Restate verbatim the lines between the one holding "the whole object." and the one holding "obj.matrix_world = world", both included, and no others.

• Record extracts:

┄┄┄┄┄┄

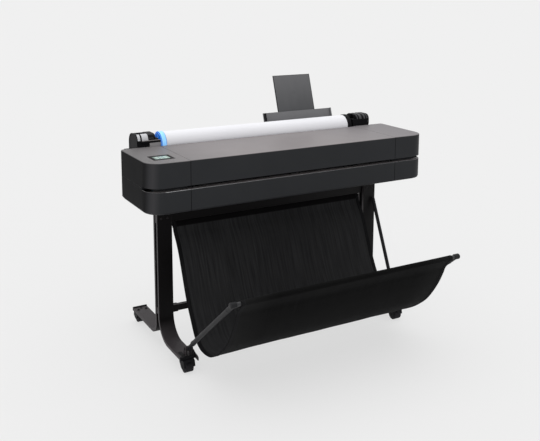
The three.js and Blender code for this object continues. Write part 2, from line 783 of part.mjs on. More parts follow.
// A band of cloth whose middle line follows a curve through the given (y, z) points.
function clothBand(points, steps) {
  const curve = new THREE.SplineCurve(points.map(([y, z]) => new THREE.Vector2(y, z)));
  const near = [];
  const far = [];
  for (let k = 0; k <= steps; k++) {
    const at = curve.getPointAt(k / steps);
    const along = curve.getTangentAt(k / steps);
    const across = new THREE.Vector2(-along.y, along.x).multiplyScalar(fabricThickness / 2);
    near.push(at.clone().add(across));
    far.unshift(at.clone().sub(across));
  }
  const shape = new THREE.Shape([...near, ...far]);
  return alongX(shape, -fabricHalfWidth, fabricHalfWidth);
}

function makeFabric() {
  const split = -60; // the front part of the cloth rides with the arms, the rear part hangs still
  const lowZ = 91;
  const clothTop = [rearBar[0], rearBar[1] - rearBarRadius - fabricThickness];
  const clothEnd = [binBar[0] + 16, binBar[1] - 20];
  const rearLine = [clothTop, [188, 430], [115, 262], [66, 179], [25, 120], [-17, 95]];
  const frontLine = [[-110, 100], [-160, 124], [-212, 160], [-264, 208], [-321, 291], clothEnd];
  const rear = clothBand([...rearLine, [split + 1, lowZ]], 16);
  piece("bin_fabric_rear", binFabric, rear);
  const front = clothBand([[split - 1, lowZ], ...frontLine], 16);
  piece("bin_fabric_front", binFabric, front);
}

// ---- assembly -----------------------------------------------------------------------------
makeUpperCovers();
makeLowerCovers();
makeScreen();
makeRearHousing();
makeHolders();
makeRoll();
makeFeeder();
makePaperPath();
makeBaseTray();
makeChassis();
makeCarriage();
makeBelt();
makeMotor();
makeInks();
makeElectronics();
makeLegs();
makeCaster("front_left_caster", -legX, frontSwivelY, -1);
makeCaster("front_right_caster", legX, frontSwivelY, -1);
makeCaster("rear_left_caster", -legX, rearSwivelY, 1);
makeCaster("rear_right_caster", legX, rearSwivelY, 1);
makeBin();
makeFabric();

// The origin is on the floor under the middle of the whole object.
const extents = new THREE.Box3().setFromObject(model);
model.position.set(0, -(extents.min.y + extents.max.y) / 2, -extents.min.z);

export default model;
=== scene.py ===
# Looks for the large format plotter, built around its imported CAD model.
# Metres, in the CAD model's own frame: +X to the user's right, front towards -Y, +Z up.
import json
import math

import bmesh
import bpy
from mathutils import Matrix, Vector, noise


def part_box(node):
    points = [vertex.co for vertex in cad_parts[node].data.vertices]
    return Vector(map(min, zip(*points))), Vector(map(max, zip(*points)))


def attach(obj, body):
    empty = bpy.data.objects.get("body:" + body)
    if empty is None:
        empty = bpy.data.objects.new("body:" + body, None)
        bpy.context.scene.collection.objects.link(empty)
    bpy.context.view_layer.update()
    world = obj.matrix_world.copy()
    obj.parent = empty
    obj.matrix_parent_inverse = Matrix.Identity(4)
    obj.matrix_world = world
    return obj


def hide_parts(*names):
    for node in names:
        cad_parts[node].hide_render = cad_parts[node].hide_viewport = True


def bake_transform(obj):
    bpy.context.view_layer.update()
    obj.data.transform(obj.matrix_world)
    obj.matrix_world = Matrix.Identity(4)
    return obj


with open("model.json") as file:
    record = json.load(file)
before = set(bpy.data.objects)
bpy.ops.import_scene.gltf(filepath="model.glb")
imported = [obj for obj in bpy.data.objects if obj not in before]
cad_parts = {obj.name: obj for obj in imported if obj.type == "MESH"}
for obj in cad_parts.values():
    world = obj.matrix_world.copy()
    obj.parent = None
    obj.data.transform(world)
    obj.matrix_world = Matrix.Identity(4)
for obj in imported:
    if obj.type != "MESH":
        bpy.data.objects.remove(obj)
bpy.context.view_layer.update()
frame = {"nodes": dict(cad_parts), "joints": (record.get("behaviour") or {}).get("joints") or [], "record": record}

nodes = frame["nodes"]
MM = 0.001
X_AXIS = Vector((1, 0, 0))
FOOT_TOP = 66 * MM  # upper face of the feet
LEG_FACE_Y = 134.9 * MM  # front face of the legs' upright part
COVER_CORNER = 66 * MM  # plan radius of the covers' front corners
CLOTH_FLARE = 8 * MM  # the cloth is this much wider at each side near the front bar
PLASTIC_GRAIN = 0.5 * MM
PAINT_PEEL = 1.6 * MM
CREASE_DEG = 32
SEAM_X = 0.489  # where the end covers meet the middle ones, on both sides


# ---- colours and node helpers ---------------------------------------------------------------
def srgb(red, green, blue):
    """An 8-bit sRGB colour as linear light."""

    def linear(value):
        value /= 255
        return value / 12.92 if value <= 0.04045 else ((value + 0.055) / 1.055) ** 2.4

    return (linear(red), linear(green), linear(blue), 1)


def scaled(colour, by):
    return tuple(min(1, c * by) for c in colour[:3]) + (1,)


class Look:
    """A procedural material: its Principled shader, and short calls that add nodes."""

    def __init__(self, name, **inputs):
        self.material = bpy.data.materials.new(name)
        self.material.use_nodes = True
        self.tree = self.material.node_tree
        self.shader = self.tree.nodes["Principled BSDF"]
        coordinates = self.node("ShaderNodeTexCoord")
        self.place = coordinates.outputs["Object"]
        self.facing = coordinates.outputs["Normal"]
        self.uv = coordinates.outputs["UV"]
        self.set(**inputs)

    def feed(self, socket, value):
        if isinstance(value, bpy.types.NodeSocket):
            self.tree.links.new(value, socket)
        else:
            socket.default_value = value

    def node(self, kind, inputs=None, **settings):
        made = self.tree.nodes.new(kind)
        for key, value in settings.items():
            setattr(made, key, value)
        for key, value in (inputs or {}).items():
            self.feed(made.inputs[key], value)
        return made

    def set(self, **inputs):
        for key, value in inputs.items():
            self.feed(self.shader.inputs[key.replace("_", " ").title().replace("Ior", "IOR")], value)
        return self

    def axis(self, vector, which):
        return self.node("ShaderNodeSeparateXYZ", {0: vector}).outputs[which]

    def noise(self, scale, detail=3, stretch=(1, 1, 1), at=None):
        spot = self.node("ShaderNodeMapping", {"Vector": at or self.place, "Scale": stretch})
        inputs = {"Vector": spot.outputs[0], "Scale": scale, "Detail": detail}
        return self.node("ShaderNodeTexNoise", inputs).outputs["Fac"]

    def span(self, value, low, high, to_low=0, to_high=1):
        inputs = {"Value": value, "From Min": low, "From Max": high}
        inputs.update({"To Min": to_low, "To Max": to_high})
        return self.node("ShaderNodeMapRange", inputs).outputs["Result"]

    def math(self, operation, a, b=0.0):
        return self.node("ShaderNodeMath", {0: a, 1: b}, operation=operation).outputs[0]

    def mix(self, share, a, b):
        made = self.node("ShaderNodeMix", {0: share, 6: a, 7: b}, data_type="RGBA")
        return made.outputs[2]

    def bump(self, height, distance, strength=1.0):
        inputs = {"Height": height, "Distance": distance, "Strength": strength}
        self.set(normal=self.node("ShaderNodeBump", inputs).outputs["Normal"])
        return self

    def edges(self, radius):
        """Near 1 on rounded edges and corners, 0 on flat faces."""
        soft = self.node("ShaderNodeBevel", {"Radius": radius}, samples=4).outputs[0]
        hard = self.node("ShaderNodeNewGeometry").outputs["Normal"]
        same = self.node("ShaderNodeVectorMath", {0: soft, 1: hard}, operation="DOT_PRODUCT")
        return self.span(same.outputs["Value"], 0.99, 0.8)

    def mottled(self, colour, scale=6, amount=0.06):
        return self.mix(self.noise(scale), scaled(colour, 1 - amount), scaled(colour, 1 + amount))


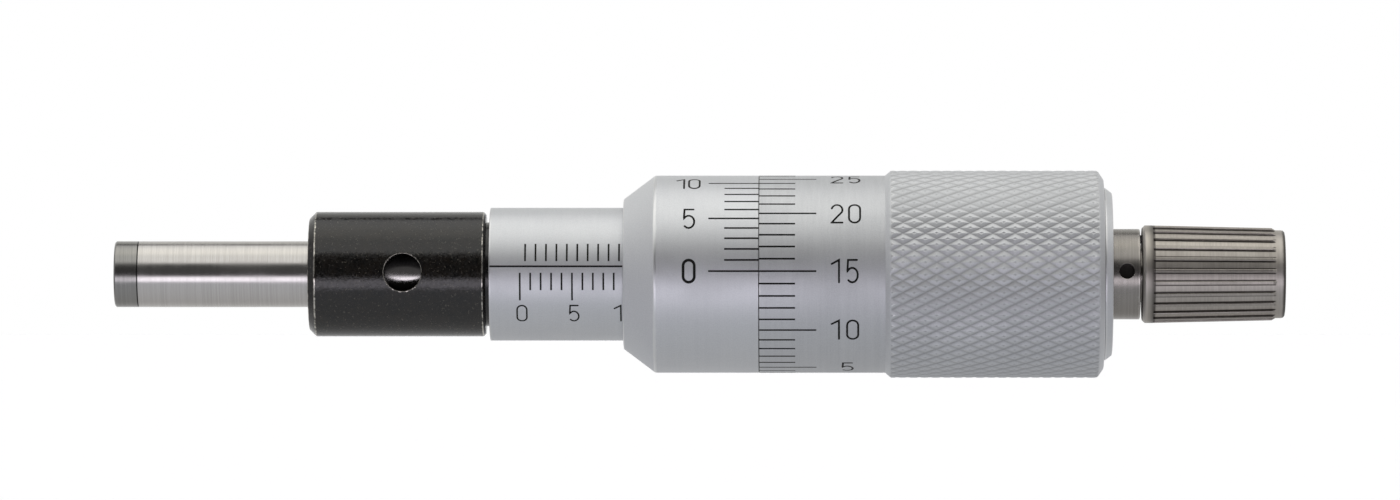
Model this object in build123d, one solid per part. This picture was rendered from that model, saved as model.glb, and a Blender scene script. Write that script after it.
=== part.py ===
from build123d import *

import math
import os

# Micrometer head with a plain clamping stem, a 25 mm scale, a vernier on a sleeve that slides
# without turning, a thimble with 50 divisions and a ratchet stop at the rear end.
# Lengths are in millimetres and angles in degrees. X runs along the spindle, from the measuring
# face towards the ratchet, -Y is the front, where the scales are read, and +Z is up.
# The origin is on the spindle's axis, at the rear end of the stem's full diameter.

# Scale and setting
scale_length = 25.0
reading = 9.65
scale_zero = 3.0
nose_past_reading = 0.19

# Fits, as gaps on the radius
guide_fit = 0.02
thread_fit = 0.05
journal_fit = 0.04
slip_fit = 0.01
ring_room = 0.05
side_fit = 0.05

# Spindle
spindle_dia = 6.35
reach_at_zero = 28.41
tip_length = 2.26
tip_chamfer = 0.15
thread_step = 0.275
thread_lead_in = 0.3
seat_step = 0.45
seat_drop = 0.4
seat_length = 8.0
seat_relief = 0.1
tail_step = 0.6
tail_length = 6.8

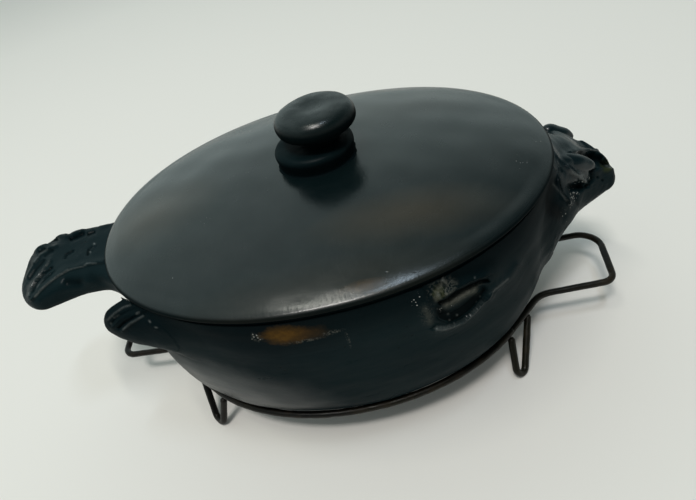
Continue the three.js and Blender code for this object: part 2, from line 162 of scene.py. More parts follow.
# 1 where a skin faces the camera, 0 where it turns away.
def facing(rings, turn):
    return smoothStep(0.0, 0.3, (normalsOf(rings) * turn * seenAt(rings * turn)[1]).sum(-1))


# Lifts a skin along its normals where it faces the camera, so that the strokes are seen where they are given.
def strokes(rings, given, both=True):
    n, turn = normalsOf(rings), toNearSide(rings, both)
    faces = facing(rings, turn)
    return rings + n * settled(lambda lift: (rise(seenAt((rings + n * lift) * turn)[0], given) * faces)[..., None])


# How strongly a skin is marked along such lines, 0 to 1, where it faces the camera.
def marked(rings, given, both=True):
    turn = toNearSide(rings, both)
    return np.clip(rise(seenAt(rings * turn)[0], given) * facing(rings, turn), 0, 1)


# The hollows among modelling strokes, as marks of the painted shade that darkens them.
def hollows(given):
    return [(corners, radius * 0.8, min(-height / 2.5, 1.0)) for corners, radius, height, *other in given if height < 0]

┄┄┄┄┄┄

• Exercise output:
// The origin is on the floor under the middle of the whole object.
const extents = new THREE.Box3().setFromObject(model);
model.position.set(0, -(extents.min.y + extents.max.y) / 2, -extents.min.z);

export default model;
=== scene.py ===
# Looks for the large format plotter, built around its imported CAD model.
# Metres, in the CAD model's own frame: +X to the user's right, front towards -Y, +Z up.
import json
import math

import bmesh
import bpy
from mathutils import Matrix, Vector, noise


def part_box(node):
    points = [vertex.co for vertex in cad_parts[node].data.vertices]
    return Vector(map(min, zip(*points))), Vector(map(max, zip(*points)))


def attach(obj, body):
    empty = bpy.data.objects.get("body:" + body)
    if empty is None:
        empty = bpy.data.objects.new("body:" + body, None)
        bpy.context.scene.collection.objects.link(empty)
    bpy.context.view_layer.update()
    world = obj.matrix_world.copy()
    obj.parent = empty
    obj.matrix_parent_inverse = Matrix.Identity(4)
    obj.matrix_world = world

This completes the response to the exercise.